Send back the entries below exactly as they appear.

== Given entries

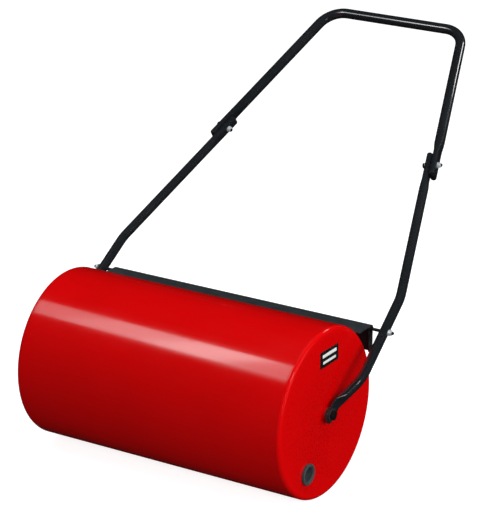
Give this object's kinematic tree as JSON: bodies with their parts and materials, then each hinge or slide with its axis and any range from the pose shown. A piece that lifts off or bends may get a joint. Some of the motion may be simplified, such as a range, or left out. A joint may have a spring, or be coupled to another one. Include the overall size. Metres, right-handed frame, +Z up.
{
  "type": "lawn roller",
  "caption": "Push-along garden roller: a hollow water-filled steel drum turning between two tube arms with a U-shaped handle and an angle scraper.",
  "frame": {"origin": "on the ground, under the middle of the drum's axis", "axes": "+X along the drum axis towards the filler end, +Y back towards the person pushing, +Z up"},
  "size_m": [0.662, 0.914, 0.6852],
  "materials": {
    "drum_paint": "glossy red powder coat",
    "frame_paint": "satin black powder coat",
    "scraper_paint": "satin dark grey powder coat",
    "zinc": "bright zinc plate",
    "black_steel": "black oxide",
    "nylon": "moulded nylon",
    "cap_plastic": "moulded plastic",
    "bung_rubber": "moulded rubber",
    "label": "printed label"
  },
  "bodies": {
    "frame": {"arm_left": "frame_paint", "arm_right": "frame_paint", "bush_left": "nylon", "bush_right": "nylon", "handle_bar": "frame_paint", "arm_end_caps": "cap_plastic", "handle_end_caps": "cap_plastic", "joint_bolts": "black_steel", "joint_nuts": "zinc", "joint_washers": "zinc", "scraper_blade": "scraper_paint", "scraper_studs": "black_steel", "scraper_washers": "zinc", "scraper_nuts": "zinc"},
    "drum": {"drum_shell": "drum_paint", "end_disc_left": "drum_paint", "end_disc_right": "drum_paint", "hub_boss_left": "drum_paint", "hub_boss_right": "drum_paint", "axle_bolt_left": "black_steel", "axle_bolt_right": "black_steel", "thrust_washers": "nylon", "label_plate": "label"},
    "bung": {"filler_bung": "bung_rubber"}
  },
  "joints": [
    {"name": "drum_roll", "type": "hinge", "parent": "frame", "child": "drum", "pos_m": [0, 0, 0.16], "axis": [1, 0, 0], "continuous": true},
    {"name": "bung_pull", "type": "slide", "parent": "drum", "child": "bung", "axis": [1, 0, 0], "range_m": [0, 0.06]}
  ]
}
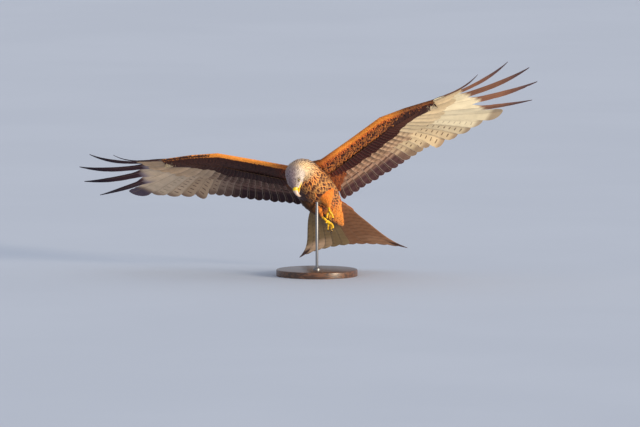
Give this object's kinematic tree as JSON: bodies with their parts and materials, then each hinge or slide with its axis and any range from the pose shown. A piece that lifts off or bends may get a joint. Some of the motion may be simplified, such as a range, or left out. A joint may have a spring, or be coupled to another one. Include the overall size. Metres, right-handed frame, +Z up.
{
  "type": "red kite",
  "caption": "Life-size still model of a red kite banking in flight, wings spread and head turned down, held by a round wooden base and a steel rod.",
  "frame": {"origin": "centre of the stand base's flat underside", "axes": "+Z up, +X towards the bird's left wing tip, which is the raised one, +Y away from the side that the bird looks towards"},
  "size_m": [1.6884, 0.5871, 0.8066],
  "materials": {
    "plumage": "soft feather barbs, matt",
    "head_plumage": "soft feather barbs, matt",
    "flight_feathers": "smooth feather vanes, faint satin",
    "tail_feathers": "smooth feather vanes, faint satin",
    "yellow_skin": "smooth waxy skin of the cere and feet",
    "horn": "polished horn of the bill tip and claws",
    "eye": "wet and clear",
    "stand_wood": "dark stain, satin varnish",
    "stand_steel": "brushed"
  },
  "bodies": {
    "root": {"torso": "plumage", "neck": "plumage", "head": "head_plumage", "eye_left": "eye", "eye_right": "eye", "bill_upper": "yellow_skin", "bill_lower": "yellow_skin", "wing_left": "flight_feathers", "wing_right": "flight_feathers", "tail": "tail_feathers", "leg_left": "plumage", "leg_right": "plumage", "foot_left": "yellow_skin", "foot_right": "yellow_skin", "claw_left_1": "horn", "claw_left_2": "horn", "claw_left_3": "horn", "claw_left_4": "horn", "claw_right_1": "horn", "claw_right_2": "horn", "claw_right_3": "horn", "claw_right_4": "horn", "stand_base": "stand_wood", "stand_rod": "stand_steel"}
  },
  "joints": []
}
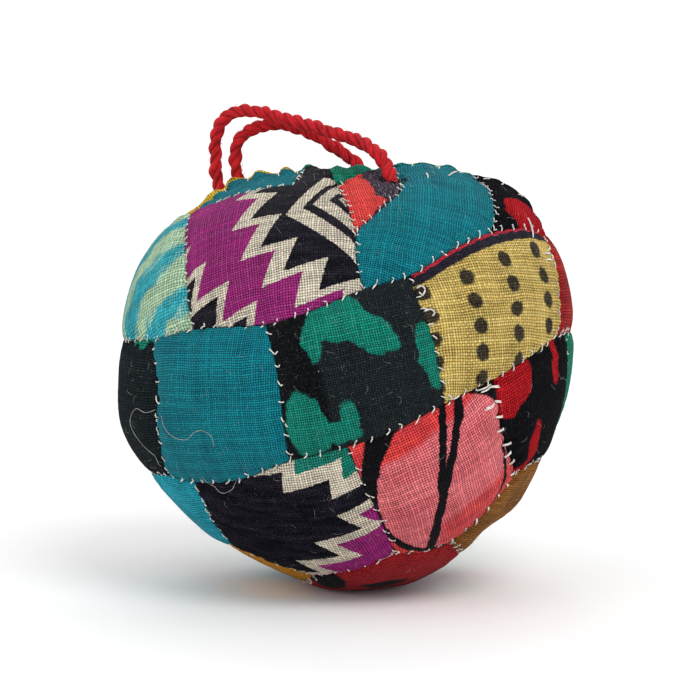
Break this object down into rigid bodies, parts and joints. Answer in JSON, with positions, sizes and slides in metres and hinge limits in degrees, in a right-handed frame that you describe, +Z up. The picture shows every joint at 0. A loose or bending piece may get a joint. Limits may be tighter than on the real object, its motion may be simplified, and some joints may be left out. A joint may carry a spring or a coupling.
{
  "type": "patchwork fabric ball",
  "caption": "Firmly stuffed, uneven round ball sewn from square cloth scraps, with a gathered seam ridge over its top and a short loop of twisted cord.",
  "frame": {"origin": "centre of the ball's bottom, on the surface it rests on, without the cord", "axes": "+Z up; the ball's front faces -Y, and its gathered seam ridge runs over the top along X"},
  "size_m": [0.0914, 0.0886, 0.096],
  "materials": {
    "patchwork_cloth": "open plain weave printed cotton scraps, mostly teal, black and green, whip-stitched in cream thread",
    "red_cord": "red three-ply twisted cotton cord, matt and slightly hairy"
  },
  "bodies": {
    "root": {"stuffed_ball": "patchwork_cloth", "cord_front_strand": "red_cord", "cord_back_strand": "red_cord"}
  },
  "joints": []
}
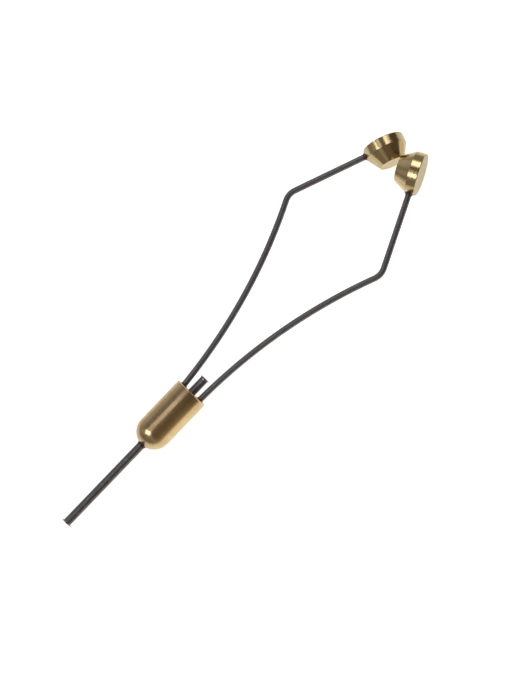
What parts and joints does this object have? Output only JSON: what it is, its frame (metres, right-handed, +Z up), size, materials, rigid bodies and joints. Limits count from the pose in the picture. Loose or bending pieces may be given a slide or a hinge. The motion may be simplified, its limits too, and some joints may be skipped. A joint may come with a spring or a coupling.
{
  "type": "bobbin holder for fly tying",
  "caption": "Hand tool that holds a thread spool between two sprung wire arms and feeds its thread through a flared metal tube.",
  "frame": {"origin": "on the thread tube's axis, at the body's flat rear face, where the two arms come out", "axes": "+X along the thread tube towards its tip, +Y towards the left arm in the plane of both arms, +Z up with the tool lying flat"},
  "size_m": [0.114, 0.0292, 0.012],
  "materials": {
    "brass": "turned and polished",
    "spring_wire": "dark oxide, satin",
    "tube_steel": "dark, satin, with bright lips",
    "adhesive": "set adhesive, dark red-brown, glossy"
  },
  "bodies": {
    "handle": {"body": "brass", "thread_tube": "tube_steel", "nose_glue": "adhesive", "left_root_glue": "adhesive", "right_root_glue": "adhesive"},
    "left_spring_arm": {"left_arm": "spring_wire", "left_foot": "brass", "left_foot_glue": "adhesive"},
    "right_spring_arm": {"right_arm": "spring_wire", "right_foot": "brass", "right_foot_glue": "adhesive"}
  },
  "joints": [
    {"name": "left_arm_flex", "type": "hinge", "parent": "handle", "child": "left_spring_arm", "pos_m": [0, 0.0025, 0], "axis": [0, 0, -1], "range_deg": [0, 14], "stiffness_Nm_per_rad": 1.6, "springref_deg": -0.57, "deforming": ["left_arm"]},
    {"name": "right_arm_flex", "type": "hinge", "parent": "handle", "child": "right_spring_arm", "pos_m": [0, -0.0025, 0], "axis": [0, 0, 1], "range_deg": [0, 14], "stiffness_Nm_per_rad": 1.6, "springref_deg": -0.57, "deforming": ["right_arm"]}
  ]
}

====

### Solution to the problem
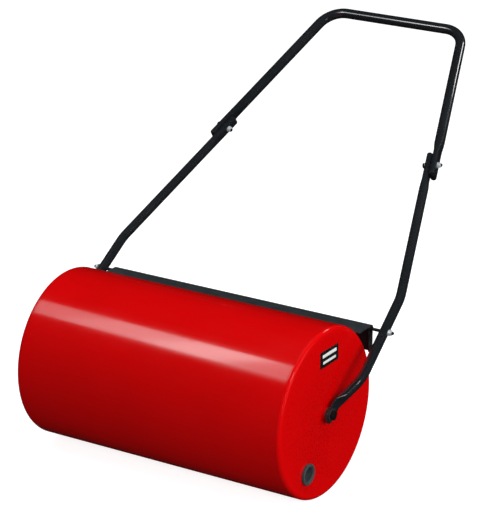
Give this object's kinematic tree as JSON: bodies with their parts and materials, then each hinge or slide with its axis and any range from the pose shown. A piece that lifts off or bends may get a joint. Some of the motion may be simplified, such as a range, or left out. A joint may have a spring, or be coupled to another one. Include the overall size. Metres, right-handed frame, +Z up.
{
  "type": "lawn roller",
  "caption": "Push-along garden roller: a hollow water-filled steel drum turning between two tube arms with a U-shaped handle and an angle scraper.",
  "frame": {"origin": "on the ground, under the middle of the drum's axis", "axes": "+X along the drum axis towards the filler end, +Y back towards the person pushing, +Z up"},
  "size_m": [0.662, 0.914, 0.6852],
  "materials": {
    "drum_paint": "glossy red powder coat",
    "frame_paint": "satin black powder coat",
    "scraper_paint": "satin dark grey powder coat",
    "zinc": "bright zinc plate",
    "black_steel": "black oxide",
    "nylon": "moulded nylon",
    "cap_plastic": "moulded plastic",
    "bung_rubber": "moulded rubber",
    "label": "printed label"
  },
  "bodies": {
    "frame": {"arm_left": "frame_paint", "arm_right": "frame_paint", "bush_left": "nylon", "bush_right": "nylon", "handle_bar": "frame_paint", "arm_end_caps": "cap_plastic", "handle_end_caps": "cap_plastic", "joint_bolts": "black_steel", "joint_nuts": "zinc", "joint_washers": "zinc", "scraper_blade": "scraper_paint", "scraper_studs": "black_steel", "scraper_washers": "zinc", "scraper_nuts": "zinc"},
    "drum": {"drum_shell": "drum_paint", "end_disc_left": "drum_paint", "end_disc_right": "drum_paint", "hub_boss_left": "drum_paint", "hub_boss_right": "drum_paint", "axle_bolt_left": "black_steel", "axle_bolt_right": "black_steel", "thrust_washers": "nylon", "label_plate": "label"},
    "bung": {"filler_bung": "bung_rubber"}
  },
  "joints": [
    {"name": "drum_roll", "type": "hinge", "parent": "frame", "child": "drum", "pos_m": [0, 0, 0.16], "axis": [1, 0, 0], "continuous": true},
    {"name": "bung_pull", "type": "slide", "parent": "drum", "child": "bung", "axis": [1, 0, 0], "range_m": [0, 0.06]}
  ]
}
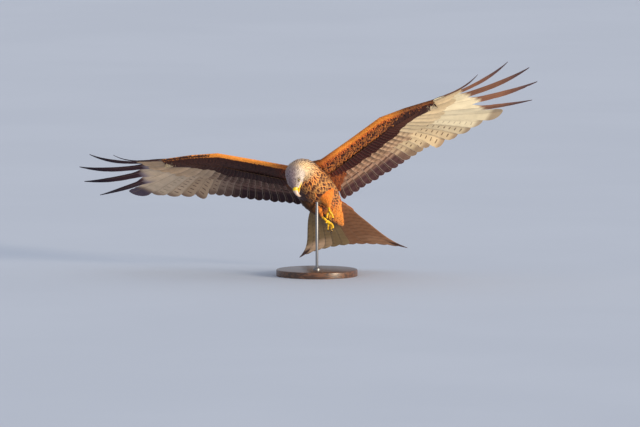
Give this object's kinematic tree as JSON: bodies with their parts and materials, then each hinge or slide with its axis and any range from the pose shown. A piece that lifts off or bends may get a joint. Some of the motion may be simplified, such as a range, or left out. A joint may have a spring, or be coupled to another one. Include the overall size. Metres, right-handed frame, +Z up.
{
  "type": "red kite",
  "caption": "Life-size still model of a red kite banking in flight, wings spread and head turned down, held by a round wooden base and a steel rod.",
  "frame": {"origin": "centre of the stand base's flat underside", "axes": "+Z up, +X towards the bird's left wing tip, which is the raised one, +Y away from the side that the bird looks towards"},
  "size_m": [1.6884, 0.5871, 0.8066],
  "materials": {
    "plumage": "soft feather barbs, matt",
    "head_plumage": "soft feather barbs, matt",
    "flight_feathers": "smooth feather vanes, faint satin",
    "tail_feathers": "smooth feather vanes, faint satin",
    "yellow_skin": "smooth waxy skin of the cere and feet",
    "horn": "polished horn of the bill tip and claws",
    "eye": "wet and clear",
    "stand_wood": "dark stain, satin varnish",
    "stand_steel": "brushed"
  },
  "bodies": {
    "root": {"torso": "plumage", "neck": "plumage", "head": "head_plumage", "eye_left": "eye", "eye_right": "eye", "bill_upper": "yellow_skin", "bill_lower": "yellow_skin", "wing_left": "flight_feathers", "wing_right": "flight_feathers", "tail": "tail_feathers", "leg_left": "plumage", "leg_right": "plumage", "foot_left": "yellow_skin", "foot_right": "yellow_skin", "claw_left_1": "horn", "claw_left_2": "horn", "claw_left_3": "horn", "claw_left_4": "horn", "claw_right_1": "horn", "claw_right_2": "horn", "claw_right_3": "horn", "claw_right_4": "horn", "stand_base": "stand_wood", "stand_rod": "stand_steel"}
  },
  "joints": []
}
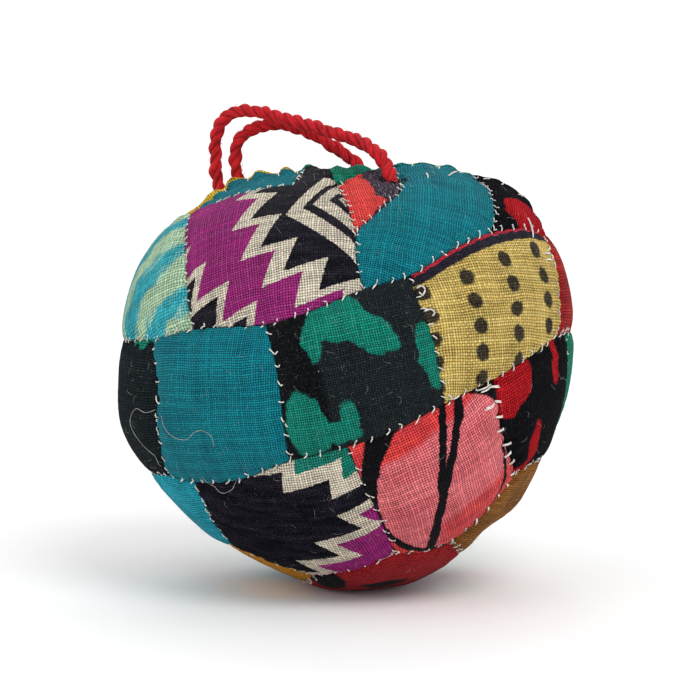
Break this object down into rigid bodies, parts and joints. Answer in JSON, with positions, sizes and slides in metres and hinge limits in degrees, in a right-handed frame that you describe, +Z up. The picture shows every joint at 0. A loose or bending piece may get a joint. Limits may be tighter than on the real object, its motion may be simplified, and some joints may be left out. A joint may carry a spring or a coupling.
{
  "type": "patchwork fabric ball",
  "caption": "Firmly stuffed, uneven round ball sewn from square cloth scraps, with a gathered seam ridge over its top and a short loop of twisted cord.",
  "frame": {"origin": "centre of the ball's bottom, on the surface it rests on, without the cord", "axes": "+Z up; the ball's front faces -Y, and its gathered seam ridge runs over the top along X"},
  "size_m": [0.0914, 0.0886, 0.096],
  "materials": {
    "patchwork_cloth": "open plain weave printed cotton scraps, mostly teal, black and green, whip-stitched in cream thread",
    "red_cord": "red three-ply twisted cotton cord, matt and slightly hairy"
  },
  "bodies": {
    "root": {"stuffed_ball": "patchwork_cloth", "cord_front_strand": "red_cord", "cord_back_strand": "red_cord"}
  },
  "joints": []
}
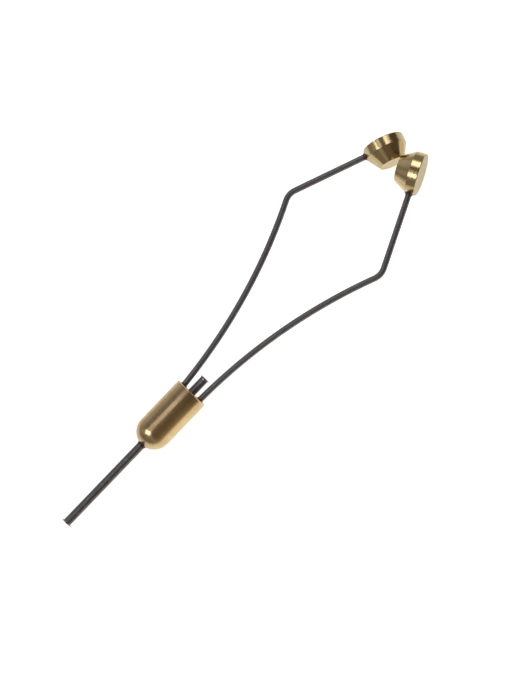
What parts and joints does this object have? Output only JSON: what it is, its frame (metres, right-handed, +Z up), size, materials, rigid bodies and joints. Limits count from the pose in the picture. Loose or bending pieces may be given a slide or a hinge. The motion may be simplified, its limits too, and some joints may be skipped. A joint may come with a spring or a coupling.
{
  "type": "bobbin holder for fly tying",
  "caption": "Hand tool that holds a thread spool between two sprung wire arms and feeds its thread through a flared metal tube.",
  "frame": {"origin": "on the thread tube's axis, at the body's flat rear face, where the two arms come out", "axes": "+X along the thread tube towards its tip, +Y towards the left arm in the plane of both arms, +Z up with the tool lying flat"},
  "size_m": [0.114, 0.0292, 0.012],
  "materials": {
    "brass": "turned and polished",
    "spring_wire": "dark oxide, satin",
    "tube_steel": "dark, satin, with bright lips",
    "adhesive": "set adhesive, dark red-brown, glossy"
  },
  "bodies": {
    "handle": {"body": "brass", "thread_tube": "tube_steel", "nose_glue": "adhesive", "left_root_glue": "adhesive", "right_root_glue": "adhesive"},
    "left_spring_arm": {"left_arm": "spring_wire", "left_foot": "brass", "left_foot_glue": "adhesive"},
    "right_spring_arm": {"right_arm": "spring_wire", "right_foot": "brass", "right_foot_glue": "adhesive"}
  },
  "joints": [
    {"name": "left_arm_flex", "type": "hinge", "parent": "handle", "child": "left_spring_arm", "pos_m": [0, 0.0025, 0], "axis": [0, 0, -1], "range_deg": [0, 14], "stiffness_Nm_per_rad": 1.6, "springref_deg": -0.57, "deforming": ["left_arm"]},
    {"name": "right_arm_flex", "type": "hinge", "parent": "handle", "child": "right_spring_arm", "pos_m": [0, -0.0025, 0], "axis": [0, 0, 1], "range_deg": [0, 14], "stiffness_Nm_per_rad": 1.6, "springref_deg": -0.57, "deforming": ["right_arm"]}
  ]
}